▸ Challenge
Write out the listing below from the line containing "obj.matrix_parent_inverse = Matrix.Identity(4)" to its last line, unaltered, ends included.

____

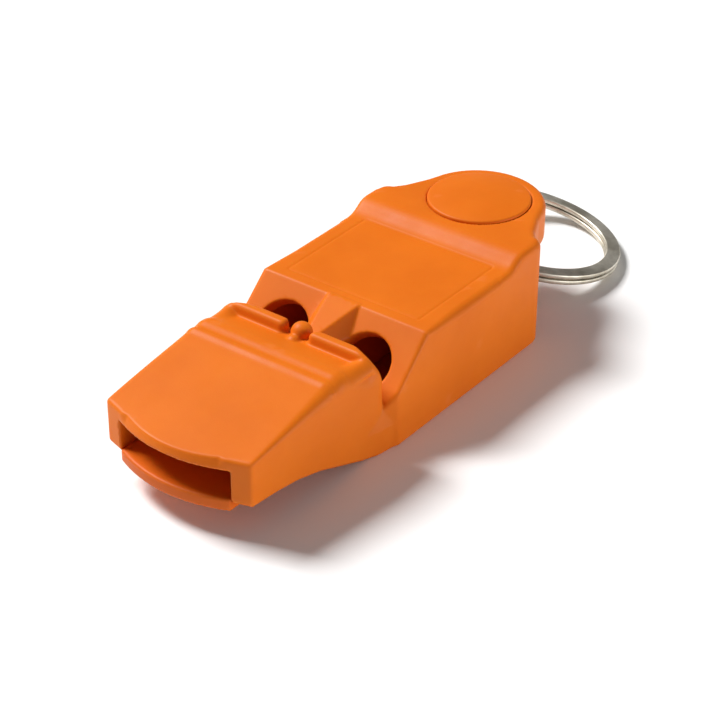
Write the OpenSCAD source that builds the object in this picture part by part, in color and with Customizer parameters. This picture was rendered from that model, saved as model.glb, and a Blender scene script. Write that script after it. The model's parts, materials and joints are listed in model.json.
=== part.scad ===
// Flat pealess safety whistle with a key ring.
// X runs from the mouthpiece to the ring, Y across the whistle and Z up.
// The whistle stands on its flat underside at Z = 0, and the origin is the
// centre of that footprint, the ring included.

/* [Body] */
// Width of the sound body
body_w = 25.4; // [24:0.1:28]
// Height of the flat top over the sound body
body_h = 13.3; // [13:0.1:14]
// Distance from the mouth corners to the rear wall of the body
body_end = 56.4; // [54:0.1:60]
// Thickness of the moulded walls
wall = 1.8; // [1.4:0.1:2]

/* [Mouthpiece] */
// Width across the mouth corners
mouth_w = 21.7; // [20:0.1:22]
// Height of the top edge at the mouth corners
mouth_top = 10.7; // [10.5:0.1:11]
// Width of the mouth slot
slot_w = 16.6; // [14:0.1:17]
// Bottom of the mouth slot
slot_low = 5.1; // [5:0.1:5.5]
// Top of the mouth slot
slot_high = 9; // [8.8:0.1:9.1]

/* [Sound ports] */
// Radius of each round port in the sloping face
port_r = 3.7; // [3:0.1:3.8]
// Distance of each port from the middle of the whistle
port_y = 6.3; // [6:0.1:6.5]

/* [Tail] */
// Radius of the round end of the tail tab
tab_r = 8.7; // [8.4:0.1:9]
// Underside of the tail tab
tab_low = 9.7; // [9.5:0.1:10]
// Top of the tail tab
tab_top = 14.8; // [14:0.1:15]
// Radius of the domed button on the tail
button_r = 6.8; // [6:0.1:7.2]

/* [Key ring] */
// Outer diameter of the split ring
ring_d = 25; // [24:0.5:26]
// Radial width of the flat ring wire
wire_w = 2; // [1.8:0.1:2.2]
// Thickness of one turn of ring wire
wire_t = 0.72; // [0.6:0.02:0.8]
// Angle that the ring hangs down from level
ring_droop = 9; // [8:0.5:12]
// Roll of the ring towards its low side
ring_roll = 9.5; // [6:0.5:10]

/* [Hidden] */
$fn = 96;

// Height of the plain blocks that the outlines are cut from.
tall = 20;

// Outline in plan. X is 0 at the mouth corners here, and the bowed lip is in
// front of them.
lip_x = -2.7;
nose_r = 18.6;
nose_half = 8.2;
mouth_half = mouth_w / 2;
mouth_corner = [[-0.1, mouth_half - 0.7], [0.3, mouth_half - 0.2], [0.9, mouth_half]];
body_half = body_w / 2;
cheek_half = 11.1;
shoulder_x = [22.8, 25];
rear_corner_r = 2.3;
tab_x = 59.7;
tab_root_x = 46.8;
tab_flare = [[56.4, 11.3], [57.2, 10.6], [58.2, 9.9], [59.4, 9.3], [60.6, 8.8]];

// Heights along the length.
cheek_top = 13.6;
cheek_top_x = 16;
ramp_x = [48.8, 50.8];
ridge_rear = [[24, cheek_top], [24.6, 9.2]];
valley = [25.2, 7.7];
slope_top_x = valley[0] + body_h - valley[1];
keel = [[22, 0], [19.5, 0.3], [16, 1.5], [12, 2.9], [8.3, 3.7], [4.7, 4.2], [0, 4.4]];
top_slope = (cheek_top - mouth_top) / cheek_top_x;

// Bite ridges, the scoop in front of them and the bump between them.
scoop_at = [21.1, 15];
scoop_r = 2.6;
scoop_len = 9;
scoop_y = 6.5;
ridge_gap = 3.7;
gap_x = 20.8;
gap_floor = 12.4;
bump_x = 21.6;
bump_r = 1.5;
bump_top = 13.8;

// Ports in the slope, and the web between them.
port_at = [26.4, 8.9];
port_in = 3.4;
port_out = 3.1;
web_front = [25.6, 12.4];
web_rear_half = 2.2;
web_front_half = 1.2;

// Hollows and inner parts.
chamber_x = [24.4, body_end - wall];
chamber_top = body_h - wall;
chamber_half = body_half - wall;
divider_half = 1;
fit_gap = 0.05;
jet_x = [18, 25];
jet_floor = 7.9;
splitter_x = 6;
splitter_half = 2.7;
plate_half = slot_w / 2 - 0.1;
plate_low = 3.5;
plate_bend = [[12, 4.7], [16, 3.3], [19.5, 2.1], [22, wall]];
block_end = chamber_x[0] - 0.1;

// Ring lug and ring.
lug_half = 2.5;
lug_r = 4;
eye_r = 2.4;
ring_r = ring_d / 2;
ring_mid_r = ring_r - wire_w / 2;
ring_gap = 0.06;
ring_yaw = 1.2;
crossing = 55;
wire_cut = 0.5;
ring_half_t = wire_t + ring_gap / 2;

// The ring's lowest point rests at Z = 0, which sets the height of its eye.
roll_z = sin(ring_roll) * cos(ring_droop);
eye_z = ring_mid_r * sin(ring_droop) + ring_r * sqrt(pow(sin(ring_droop), 2) + pow(roll_z, 2))
    + ring_half_t * cos(ring_roll) * cos(ring_droop);
eye = [62, 0, eye_z];

// Frame: the middle of the whole length, from the lip to the ring's far side.
reach_x = sin(ring_roll) * sin(ring_droop) * cos(ring_yaw) - cos(ring_roll) * sin(ring_yaw);
far_x = eye[0] + ring_mid_r * cos(ring_droop) * cos(ring_yaw)
    + ring_r * sqrt(pow(cos(ring_droop) * cos(ring_yaw), 2) + pow(reach_x, 2))
    + ring_half_t * cos(ring_roll) * sin(ring_droop);
mid_x = (lip_x + far_x) / 2;

// Button, its stud and its seat.
seat_z = 13.8;
stud_low = 10.7;
stud_roof = 10.5;
button_edge = 15.15;
dome_rise = 0.55;
stud_r = 2;

function arc(c, r, a0, a1, n) = [
    for (i = [0:n])
        let (a = a0 + (a1 - a0) * i / n)
        [c[0] + r * cos(a), c[1] + r * sin(a)]
];
function flipped(pts) = [for (i = [len(pts) - 1:-1:0]) [pts[i][0], -pts[i][1]]];

// Half of the body's outline, from the lip to the rear wall.
nose_a = asin(nose_half / nose_r);
half_body = concat(
    arc([lip_x + nose_r, 0], nose_r, 180, 180 - nose_a, 10),
    mouth_corner,
    [[cheek_top_x, cheek_half], [shoulder_x[0], cheek_half], [shoulder_x[1], body_half]],
    arc([body_end - rear_corner_r, body_half - rear_corner_r], rear_corner_r, 90, 0, 6));

// Half of the tab's outline, from inside the body to the round end.
half_tab = concat(
    [[tab_root_x, body_half], [body_end - rear_corner_r, body_half]],
    tab_flare,
    arc([tab_x, 0], tab_r, 75, 0, 14));

module from_side(width, pts) {
    translate([0, width / 2, 0])
        rotate([90, 0, 0])
        linear_extrude(width)
        polygon(pts);
}

module from_above(low, half_outline) {
    translate([0, 0, low])
        linear_extrude(tall)
        polygon(concat(half_outline, flipped(half_outline)));
}

module body_block() {
    before_lip = lip_x - 1;
    intersection() {
        from_above(-1, half_body);
        from_side(body_w + 2, concat(
            [[body_end + 1, 0]],
            keel,
            [[before_lip, keel[6][1]], [before_lip, mouth_top + top_slope * before_lip],
             [cheek_top_x, cheek_top]],
            ridge_rear,
            [valley, [slope_top_x, body_h], [ramp_x[0], body_h], [ramp_x[1], tab_top],
             [body_end + 1, tab_top]]));
    }
}

module tail_tab() {
    past_tab = tab_x + tab_r + 1;
    intersection() {
        from_above(tab_low, half_tab);
        from_side(body_w + 2, [[tab_root_x - 1, 0], [tab_root_x - 1, body_h], [ramp_x[0], body_h],
            [ramp_x[1], tab_top], [past_tab, tab_top], [past_tab, 0]]);
    }
}

// The bite ridges: a scooped valley in front of them and a gap between them.
module ridge_cuts() {
    for (side = [-1, 1]) {
        translate([scoop_at[0], side * scoop_y, scoop_at[1]])
            rotate([90, 0, 0])
            cylinder(r = scoop_r, h = scoop_len, center = true);
    }
    translate([gap_x, -ridge_gap / 2, gap_floor])
        cube([valley[0] - gap_x, ridge_gap, tall]);
}

module gap_bump() {
    translate([bump_x, 0, gap_floor - 0.2])
        cylinder(r = bump_r, h = bump_top - gap_floor + 0.2);
}

// The wedge between the ports, level with the top of the body.
module port_web() {
    rear = slope_top_x;
    intersection() {
        linear_extrude(tall)
            polygon([[rear, web_rear_half], [web_front[0], web_front_half],
                [web_front[0], -web_front_half], [rear, -web_rear_half]]);
        from_side(2 * web_rear_half + 1, [valley, [rear, valley[1]], [rear, body_h], web_front,
            ridge_rear[1]]);
    }
}

module ring_lug() {
    root_x = body_end - 0.5;
    translate([0, lug_half, 0])
        rotate([90, 0, 0])
        linear_extrude(2 * lug_half)
        union() {
            translate([eye[0], eye[2]])
                circle(lug_r);
            translate([root_x, eye[2] - lug_r])
                square([eye[0] - root_x, 2 * lug_r]);
            translate([root_x, eye[2]])
                square([eye[0] - root_x + lug_r, tab_low - eye[2] + 0.5]);
        }
}

// The two sound chambers, open below for the base plate.
module chambers() {
    front = chamber_x[0];
    rear = chamber_x[1];
    width = chamber_half - divider_half;
    roof = [[front, -1], [front, 5.2], [front + 1, 5.3], [port_at[0] + 0.1, 6.4],
        [slope_top_x + 0.8, chamber_top], [rear, chamber_top], [rear, -1]];
    for (side = [-1, 1]) {
        translate([0, side * (chamber_half + divider_half) / 2, 0])
            from_side(width, roof);
    }
    translate([front, -chamber_half, -1])
        cube([rear - front, 2 * chamber_half, wall + 1]);
}

// The windway: open below for the plate and the block, and split into two jets.
module windway() {
    half = slot_w / 2;
    room_half = plate_half + fit_gap;
    before_lip = lip_x - 2;
    jet_w = half - splitter_half;
    translate([before_lip, -half, slot_low])
        cube([chamber_x[0] - before_lip, slot_w, slot_high - slot_low]);
    translate([before_lip, -room_half, -1])
        cube([chamber_x[0] - before_lip + 0.01, 2 * room_half, slot_low + 1.01]);
    for (side = [-1, 1]) {
        translate([jet_x[0], side * (half + splitter_half) / 2 - jet_w / 2, slot_low])
            cube([jet_x[1] - jet_x[0], jet_w, slot_high - slot_low]);
    }
}

module ports() {
    for (side = [-1, 1]) {
        translate([port_at[0], side * port_y, port_at[1]])
            rotate([0, -45, 0])
            translate([0, 0, -port_in])
            cylinder(r = port_r, h = port_in + port_out);
    }
}

module upper_shell() {
    color("darkorange") difference() {
        union() {
            difference() {
                body_block();
                ridge_cuts();
            }
            gap_bump();
            port_web();
            tail_tab();
            ring_lug();
        }
        chambers();
        windway();
        ports();
        translate([eye[0], 0, eye[2]])
            rotate([90, 0, 0])
            cylinder(r = eye_r, h = 4 * lug_half, center = true);
        translate([tab_x, 0, seat_z])
            cylinder(r = button_r + fit_gap, h = tall);
        translate([tab_x, 0, stud_roof])
            cylinder(r = stud_r + fit_gap, h = tall);
    }
}

module base_plate() {
    front = chamber_x[0];
    tongue = concat(
        [[lip_x - 1, plate_low], [lip_x - 1, slot_low], [splitter_x, slot_low]],
        plate_bend,
        [[front + 0.2, wall], [front + 0.2, 0], [22, 0], [19.5, 0.3], [16, 1.5], [12, 2.9],
         [9.4, plate_low]]);
    floor_half = chamber_half - fit_gap;
    color("orangered") union() {
        intersection() {
            from_above(-1, half_body);
            from_side(2 * plate_half, tongue);
        }
        translate([front + fit_gap, -floor_half, 0])
            cube([chamber_x[1] - front - 2 * fit_gap, 2 * floor_half, wall]);
    }
}

// The wedge that lifts and divides the breath, with the splitter on top of it.
module windway_block() {
    bend = [for (i = [3:-1:0]) plate_bend[i]];
    wedge = concat(
        [[splitter_x, slot_low], [block_end - 0.3, jet_floor], [block_end, jet_floor],
         [block_end, wall]],
        bend);
    tip = splitter_half - fit_gap;
    color("tomato") union() {
        from_side(2 * plate_half, wedge);
        translate([0, 0, slot_low])
            linear_extrude(slot_high - slot_low)
            polygon([[splitter_x, 0], [block_end, tip], [block_end, -tip]]);
    }
}

module tail_button() {
    dome_r = (button_r * button_r + dome_rise * dome_rise) / (2 * dome_rise);
    dome = [
        for (i = [1:8])
            let (r = button_r * (1 - i / 8))
            [r, button_edge + dome_rise - dome_r + sqrt(dome_r * dome_r - r * r)]
    ];
    side = [[0, stud_low], [stud_r, stud_low], [stud_r, seat_z], [button_r, seat_z],
        [button_r, button_edge]];
    color("coral")
        translate([tab_x, 0, 0])
        rotate_extrude()
        polygon(concat(side, dome));
}

module ring_turn(low) {
    translate([0, 0, low]) difference() {
        cylinder(r = ring_r, h = wire_t);
        translate([0, 0, -1])
            cylinder(r = ring_r - wire_w, h = wire_t + 2);
    }
}

// A slot across one turn, which parts the wire's end from the step.
module wire_end(angle, low) {
    rotate([0, 0, angle])
        translate([ring_r - wire_w - 1, -wire_cut / 2, low])
        cube([wire_w + 2, wire_cut, wire_t + 1]);
}

// Two turns of flat wire, joined where the wire steps from one to the other.
module split_ring() {
    step = ring_gap / 2;
    color("silver")
        translate(eye)
        rotate([0, ring_droop, ring_yaw])
        rotate([ring_roll, 0, 0])
        translate([ring_mid_r, 0, 0])
        difference() {
            union() {
                ring_turn(step);
                ring_turn(-step - wire_t);
                rotate([0, 0, crossing])
                    translate([ring_r - wire_w + 0.1, -2, -step - 0.2])
                    cube([wire_w - 0.3, 4, 2 * step + 0.4]);
            }
            wire_end(crossing - 10, step);
            wire_end(crossing + 10, -step - wire_t - 1);
        }
}

translate([-mid_x, 0, 0]) {
    upper_shell();
    base_plate();
    windway_block();
    tail_button();
    split_ring();
}
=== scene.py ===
import json
import math

import bpy
import numpy as np
from mathutils import Matrix, Vector


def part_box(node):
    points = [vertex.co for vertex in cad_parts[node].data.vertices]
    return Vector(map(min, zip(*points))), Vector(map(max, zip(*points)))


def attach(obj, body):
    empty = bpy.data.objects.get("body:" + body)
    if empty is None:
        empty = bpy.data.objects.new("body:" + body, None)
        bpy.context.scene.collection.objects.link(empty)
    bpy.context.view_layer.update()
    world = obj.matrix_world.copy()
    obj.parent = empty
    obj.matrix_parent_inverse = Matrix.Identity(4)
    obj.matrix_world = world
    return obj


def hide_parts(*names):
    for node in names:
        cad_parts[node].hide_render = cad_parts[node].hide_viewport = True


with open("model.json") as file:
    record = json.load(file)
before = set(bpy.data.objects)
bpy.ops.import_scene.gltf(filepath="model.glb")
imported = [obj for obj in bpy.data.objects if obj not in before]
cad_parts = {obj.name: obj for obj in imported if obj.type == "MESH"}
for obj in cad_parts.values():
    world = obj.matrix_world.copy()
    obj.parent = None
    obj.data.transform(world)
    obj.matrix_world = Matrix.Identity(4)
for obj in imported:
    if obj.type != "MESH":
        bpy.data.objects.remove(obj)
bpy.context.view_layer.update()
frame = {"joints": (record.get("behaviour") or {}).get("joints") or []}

# A flat orange safety whistle with a split ring. Lengths are in millimetres until a mesh
# is written in metres. x runs from the mouth's corners to the tail, y across and z up.
MM = 0.001


# ---------------------------------------------------------------- the frame
def node_box(name):
    """The low and high corners of a CAD node."""
    return [np.array(corner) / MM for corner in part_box(name)]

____

▸ Output
    obj.matrix_parent_inverse = Matrix.Identity(4)
    obj.matrix_world = world
    return obj


def hide_parts(*names):
    for node in names:
        cad_parts[node].hide_render = cad_parts[node].hide_viewport = True


with open("model.json") as file:
    record = json.load(file)
before = set(bpy.data.objects)
bpy.ops.import_scene.gltf(filepath="model.glb")
imported = [obj for obj in bpy.data.objects if obj not in before]
cad_parts = {obj.name: obj for obj in imported if obj.type == "MESH"}
for obj in cad_parts.values():
    world = obj.matrix_world.copy()
    obj.parent = None
    obj.data.transform(world)
    obj.matrix_world = Matrix.Identity(4)
for obj in imported:
    if obj.type != "MESH":
        bpy.data.objects.remove(obj)
bpy.context.view_layer.update()
frame = {"joints": (record.get("behaviour") or {}).get("joints") or []}

# A flat orange safety whistle with a split ring. Lengths are in millimetres until a mesh
# is written in metres. x runs from the mouth's corners to the tail, y across and z up.
MM = 0.001


# ---------------------------------------------------------------- the frame
def node_box(name):
    """The low and high corners of a CAD node."""
    return [np.array(corner) / MM for corner in part_box(name)]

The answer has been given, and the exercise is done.